The first of his books to attract wide public attention—and I understand, the first that he wrote—is the moving story entitled ‘The Sin of Joost Avelingh.’ Almost at once this clever and fascinating study of human motives working out towards an inevitable end attracted the notice both of the critics and of the reading world. ‘The Sin of Joost Avelingh’ was successful from the first; and every one was asking who the new novelist with a foreign-sounding name was, and what else he was going to give us. This book was followed by ‘An Old Maid’s Love,’ which had for sub-title ‘A Dutch Tale told in English.’ In actual craft of writing, this reserved and almost austere romance displays a marked advance upon its predecessor in certain points of style; it had not, however, the same success. This was reserved for ‘God’s Fool,’ which both serially and in volume form was read and admired everywhere. The novelist’s growing reputation was still further enhanced by what many people consider his best book, ‘The Greater Glory.’ This “story of high life” was actually written in 1891, and revised in 1892, though it did not appear in an English magazine—Temple Bar—until the winter of 1893–4. Early in 1894 it appeared in the then conventional three-volume form, and in the autumn was issued in a popular one-volume series. Serially, it appeared in America in the Outlook; and besides the authorized edition there have been several pirated issues. So early as 1894 also it was added, in two volumes, to the famous Continental Series of Baron Tauchnitz.

Mr. Maartens has written several other romances than these; and indeed we have come to look for at least one book yearly from him. But in those named the reader will find all his characteristics adequately represented. He is a writer with a grave sense of his responsibility to the public. Conscientious both as to the matter expressed and as to the manner of that expression, scrupulous in his effort to maintain a high standard of purity and distinction in the use of English, and eager to permeate all his work with the afflatus of a dominant moral idea, he may broadly be ranked with two such representative writers as George Eliot in England and Édouard Rod in France. With the deep and subtle author of ‘La Vie de Michel Tessier’ he has in fact much in common. Some time ago an American gentleman asked one of the chief librarians in London which would be the best books by living writers, that would at once interest the attention and improve the minds of young readers in country districts in the States. Among the two or three names that were specified in particular was that of Maarten Maartens; and this indeed is a verdict that can honestly be indorsed. His work is strong, virile, reserved, dignified, and true to life; while at the same time it is profoundly interesting, pictorial, dramatic, and with unmistakable qualities of style and distinction. It is more than probable that his best work will survive that of writers of much greater temporary vogue; and if so, that happy result will be to the credit of the always sane, and in the long run generally wise, judgment of the reading public at large.

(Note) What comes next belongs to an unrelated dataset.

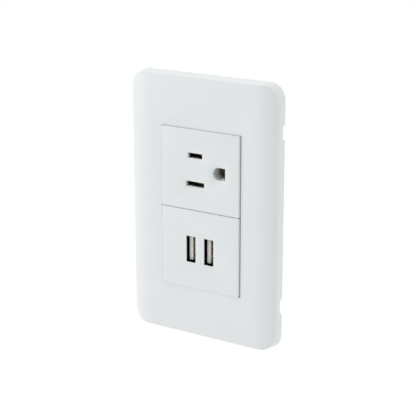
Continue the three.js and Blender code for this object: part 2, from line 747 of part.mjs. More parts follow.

Of his first six books—‘The Sin of Joost Avelingh’ (1890), ‘An Old Maid’s Love’ (1891), ‘A Question of Taste’ (1891), ‘God’s Fool’ (1892), ‘The Greater Glory’ (1894), ‘My Lady Nobody’ (1895)—Mr. Maarten Maartens considers the chef d’œuvre to be ‘God’s Fool’; and “the fool of God,” Elias Lossel, is his favorite character. Undoubtedly, however, his first book and ‘The Greater Glory’ are those for which the public care most. There is one often quoted sentence in the latter book which I may give here:—“This is a true story. It is what they call a story of high life. It is also a story of the life which is higher still. There be climbings which descend to depths of infamy; there be also—God is merciful—most infamous fallings into heaven.”

The following extracts are as fairly representative as is possible, both as to style and subject-matter. The reader must bear in mind that they are excerpts, and allow for an apparent haziness in atmosphere, of necessity an evasive quality when what should be given intact has to be presented fragmentarily. Perhaps however they may send yet more readers to the always instructive, stimulating, and deeply interesting romances of Maarten Maartens.

EDITORIAL NOTE.—The foregoing article has been allowed to stand just as it was written by William Sharp (Fiona MacLeod) because of its personal nature and because of its interest as a commentary by one author on another exactly his contemporary, and written when both were at the height of their powers. The later work of Maarten Maartens maintained both its careful workmanship and its popular appeal, but did not develop qualities distinctive from those which won him his early reputation. It includes ‘Her Memory’ (1898), ‘My Poor Relations’ (1903), ‘The Woman’s Victory’ (1906), ‘Brothers All’ (1909), ‘Eve’ (1912). Van der Poorten Schwartz died in 1915.